| Recorded information |
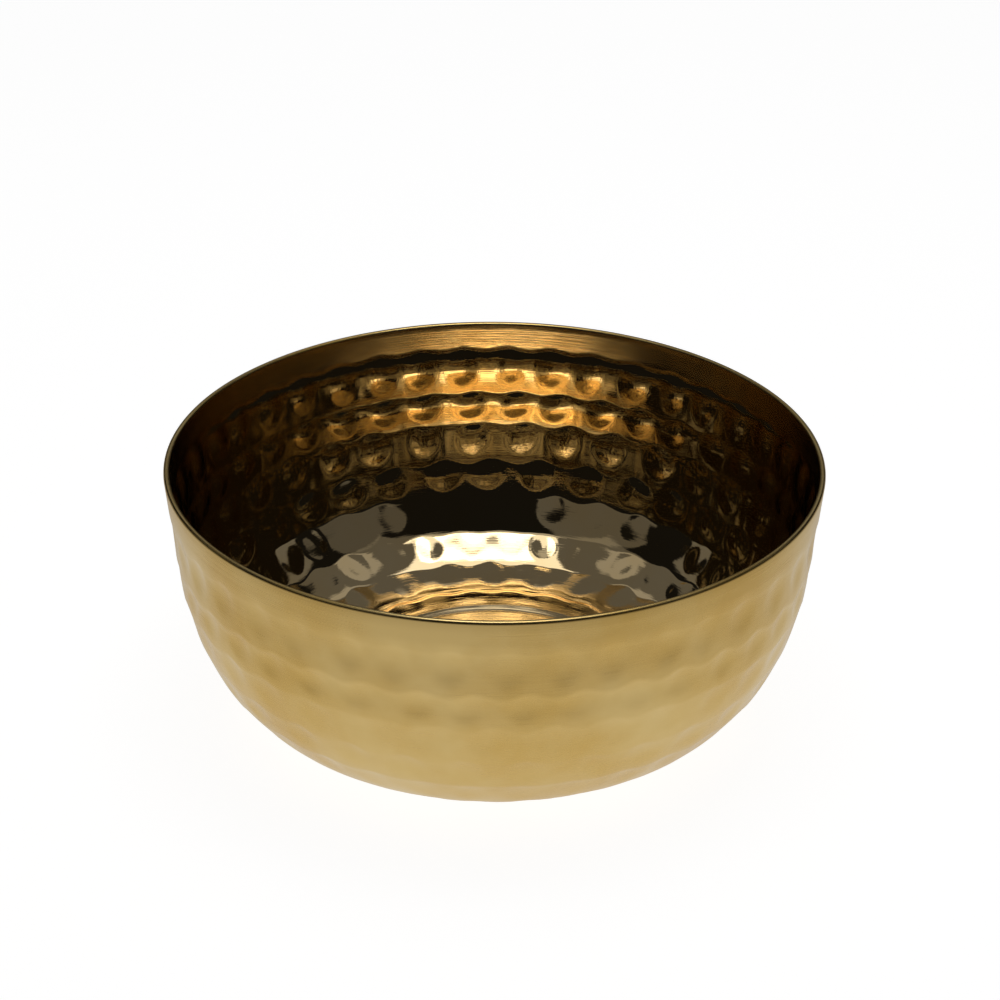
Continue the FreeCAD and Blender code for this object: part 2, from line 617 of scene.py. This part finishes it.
@dataclass
class Studio:
    """Pale floor, soft lights and the camera, sized from the bowl.

    Attributes:
        profile: the bowl's section, which gives the rim's radius and height.
        reach: half the floor's width, in metres.
        camera_distance: from the rim's centre, in rim radii.
        camera_height: angle above the rim, seen from its centre.
        camera_pitch: angle that the camera looks down by.
        camera_roll: turn of the camera round its own line of sight.
        camera_aside: how far the camera stands to the right, in metres.
        lens: focal length, in millimetres.
        sensor: sensor width, in millimetres.
        nearest: nearest distance that is drawn, in metres.
        floor_grey: share of light that the floor scatters.
        glow_near: the floor's own light at the rim's radius, as the metal sees it.
        glow_fall: how much of that is gone at glow_reach.
        glow_reach: where the fall ends, in rim radii.
        glow_seen: the floor's own light, as the camera sees it.
        near_tint: colour of the floor's light at the bowl.
        far_tint: its colour at glow_reach.
        room_colour: colour of the dim surround.
        room_strength: its brightness.
    """

    profile: SheetProfile
    reach: float = 6.0
    camera_distance: float = 7.0
    camera_height: float = math.radians(26.93)
    camera_pitch: float = math.radians(28.03)
    camera_roll: float = math.radians(0.42)
    camera_aside: float = 0.00127
    lens: float = 82.8
    sensor: float = 36.0
    nearest: float = 0.01
    floor_grey: float = 0.28
    glow_near: float = 0.58
    glow_fall: float = 0.43
    glow_reach: float = 3.6
    glow_seen: float = 0.94
    near_tint: tuple[float, float, float] = (1.0, 0.99, 0.97)
    far_tint: tuple[float, float, float] = (1.0, 0.90, 0.72)
    room_colour: tuple[float, float, float] = (1.0, 0.97, 0.93)
    room_strength: float = 0.007

    def floor(self) -> None:
        """A level pale plane that the bowl stands on.

        It glows a little. The camera sees an even white, and the metal sees a light that fades
        and warms with distance from the bowl.
        """
        corners = [(-1, -1), (1, -1), (1, 1), (-1, 1)]
        mesh = bpy.data.meshes.new("floor")
        mesh.from_pydata([(x * self.reach, y * self.reach, 0) for x, y in corners], [], [(0, 1, 2, 3)])
        plane = bpy.data.objects.new("floor", mesh)
        bpy.context.scene.collection.objects.link(plane)
        paper = bpy.data.materials.new("pale_paper")
        paper.use_nodes = True
        paper.node_tree.nodes.clear()
        sheet = NodeSheet(paper.node_tree)
        seen = sheet.add("ShaderNodeLightPath").outputs["Is Camera Ray"]
        grey = self.floor_grey
        diffuse = sheet.add("ShaderNodeBsdfDiffuse", {"Color": (grey, grey, grey, 1)})
        place = sheet.add("ShaderNodeTexCoord").outputs["Object"]
        distance = sheet.add("ShaderNodeVectorMath", {0: place}, operation="LENGTH").outputs["Value"]
        rim = self.profile.rim_radius
        away = sheet.remap(distance, (rim, self.glow_reach * rim))
        lit = sheet.maths("MULTIPLY_ADD", away, -self.glow_fall, self.glow_near)
        tint = sheet.add("ShaderNodeMix", {0: away, 6: (*self.near_tint, 1), 7: (*self.far_tint, 1)},
                         data_type="RGBA")
        plain = sheet.add("ShaderNodeMix", {0: seen, 6: tint.outputs[2], 7: (1, 1, 1, 1)}, data_type="RGBA")
        shown = sheet.add("ShaderNodeMix", {0: seen, 2: lit, 3: self.glow_seen}).outputs[0]
        glow = sheet.add("ShaderNodeEmission", {"Color": plain.outputs[2], "Strength": shown})
        both = sheet.add("ShaderNodeAddShader", {0: diffuse.outputs[0], 1: glow.outputs[0]})
        sheet.add("ShaderNodeOutputMaterial", {"Surface": both.outputs[0]})
        plane.data.materials.append(paper)

    def softbox(self, name: str, place: tuple[float, float, float], size: tuple[float, float],
                radiance: float, facing: tuple[float, float, float]) -> None:
        """A rectangular soft light, or a surface that bounces a little light.

        Args:
            name: name of the light.
            place: its centre, in metres.
            size: its width and height, in metres.
            radiance: brightness of its face. The power is this times pi times its area.
            facing: the direction that it shines in.
        """
        light = bpy.data.lights.new(name, "AREA")
        light.shape = "RECTANGLE"
        light.size, light.size_y = size
        light.energy = radiance * math.pi * size[0] * size[1]
        lamp = bpy.data.objects.new(name, light)
        lamp.location = place
        lamp.rotation_euler = Vector(facing).to_track_quat("-Z", "Y").to_euler()
        lamp.visible_camera = False
        bpy.context.scene.collection.objects.link(lamp)

    def lights(self) -> None:
        """A box overhead in three parts, and the dim surfaces round it.

        The box has a bright core and a dimmer spill towards the camera. The rest stand for the
        ceiling, its panels, the back wall, and a strip high up on either side.
        """
        down = (0.0, 0.0, -1.0)
        self.softbox("overhead_box", (0.03, 0.083, 0.75), (0.43, 0.33), 1.05, down)
        self.softbox("overhead_core", (0.045, -0.043, 0.745), (0.33, 0.165), 2.0, down)
        self.softbox("overhead_spill", (0.03, -0.224, 0.75), (0.55, 0.24), 0.34, down)
        self.softbox("ceiling_bounce", (0.0, 0.26, 0.80), (1.40, 1.20), 0.095, down)
        self.softbox("left_wing", (-0.69, -0.48, 0.79), (0.78, 0.56), 0.085, down)
        self.softbox("right_wing", (1.03, -0.36, 0.79), (0.72, 0.62), 0.07, down)
        self.softbox("back_wall", (0.0, 1.20, 0.55), (1.60, 0.60), 0.05, (0.0, -1.0, -0.35))
        self.softbox("back_strip", (0.0, 1.08, 0.76), (1.80, 0.26), 0.20, (0.0, -1.0, -0.6))
        for place in ((-0.44, 0.10), (-0.36, 0.42), (0.02, 0.47), (0.38, 0.40), (0.48, 0.12)):
            self.softbox("ceiling_panel", (*place, 0.79), (0.20, 0.15), 0.20, down)
        for side in (-1, 1):
            self.softbox("side_strip", (1.25 * side, 0.43, 0.76), (0.60, 0.24), 0.12, (-side, -0.35, -0.6))

    def room(self) -> None:
        """A dim even surround."""
        world = bpy.data.worlds.new("studio_room")
        world.use_nodes = True
        world.node_tree.nodes["Background"].inputs["Color"].default_value = (*self.room_colour, 1)
        world.node_tree.nodes["Background"].inputs["Strength"].default_value = self.room_strength
        bpy.context.scene.world = world

    def camera(self) -> None:
        """The camera, placed from the rim's centre."""
        away = self.camera_distance * self.profile.rim_radius
        data = bpy.data.cameras.new("camera")
        data.lens = self.lens
        data.sensor_width = self.sensor
        data.clip_start = self.nearest
        eye = bpy.data.objects.new("camera", data)
        place = Vector((self.camera_aside, -away * math.cos(self.camera_height),
                        self.profile.rim_base + away * math.sin(self.camera_height)))
        pitch = Matrix.Rotation(math.pi / 2 - self.camera_pitch, 4, "X")
        roll = Matrix.Rotation(self.camera_roll, 4, "Z")
        eye.matrix_world = Matrix.Translation(place) @ pitch @ roll
        bpy.context.scene.collection.objects.link(eye)
        bpy.context.scene.camera = eye

    def build(self) -> None:
        """Builds the whole studio."""
        self.floor()
        self.lights()
        self.room()
        self.camera()
        bpy.context.scene.view_settings.view_transform = "Standard"


def main() -> None:
    """Builds the bowl and the studio."""
    logging.basicConfig(level=logging.INFO)
    low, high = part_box(SHELL_NODE)
    profile = SheetProfile(rim_radius=(high.x - low.x) / 2, rim_height=high.z - low.z)
    shell = BowlShell(profile, HammerWork()).build()
    buffing = buffing_group()
    band_start = profile.rim_height - BRUSHED_BAND
    inside = SheetFinish(
        name="polished_inside", clean=(0.90, 0.70, 0.40), warm=(0.88, 0.64, 0.31), smooth=0.018, rough=0.055,
        line_bump=0.08, band_start=band_start, band_rough=0.08, floor_start=0.0026, groove=70.0,
    )
    outside = SheetFinish(
        name="satin_outside", clean=(0.88, 0.65, 0.27), warm=(0.80, 0.54, 0.17), smooth=0.17, rough=0.30,
        line_bump=0.05, band_start=band_start, band_rough=0.03, floor_start=0.0, groove=10.0,
    )
    shell.data.materials.append(inside.material(buffing))
    shell.data.materials.append(outside.material(buffing))
    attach(shell, "root")
    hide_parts(SHELL_NODE)
    LOG.info("bowl shell: %d faces, %d points", len(shell.data.polygons), len(shell.data.vertices))
    Studio(profile).build()


if __name__ == "__main__":
    main()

| Work to complete |
Return exactly the leading lines of the listing, stopping after the line in which "sized from the bowl." occurs.

| Result for this task |
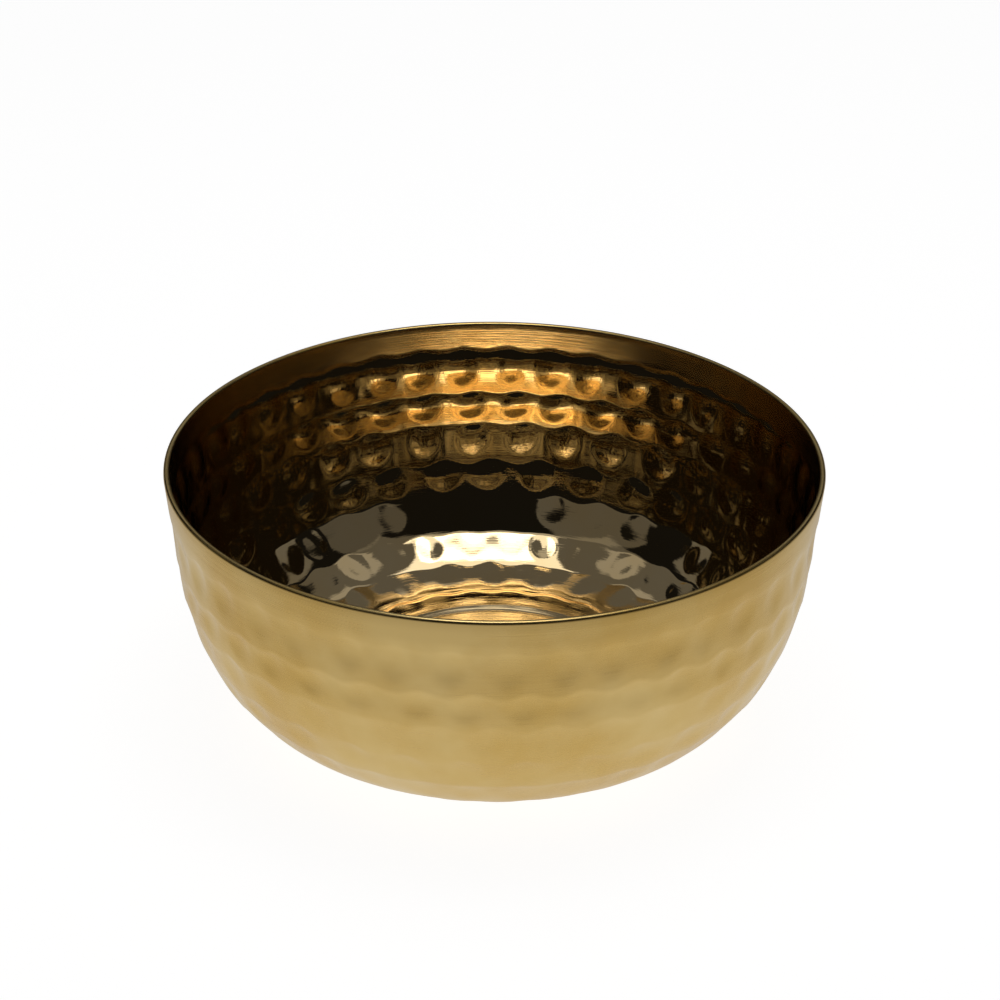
Continue the FreeCAD and Blender code for this object: part 2, from line 617 of scene.py. This part finishes it.
@dataclass
class Studio:
    """Pale floor, soft lights and the camera, sized from the bowl.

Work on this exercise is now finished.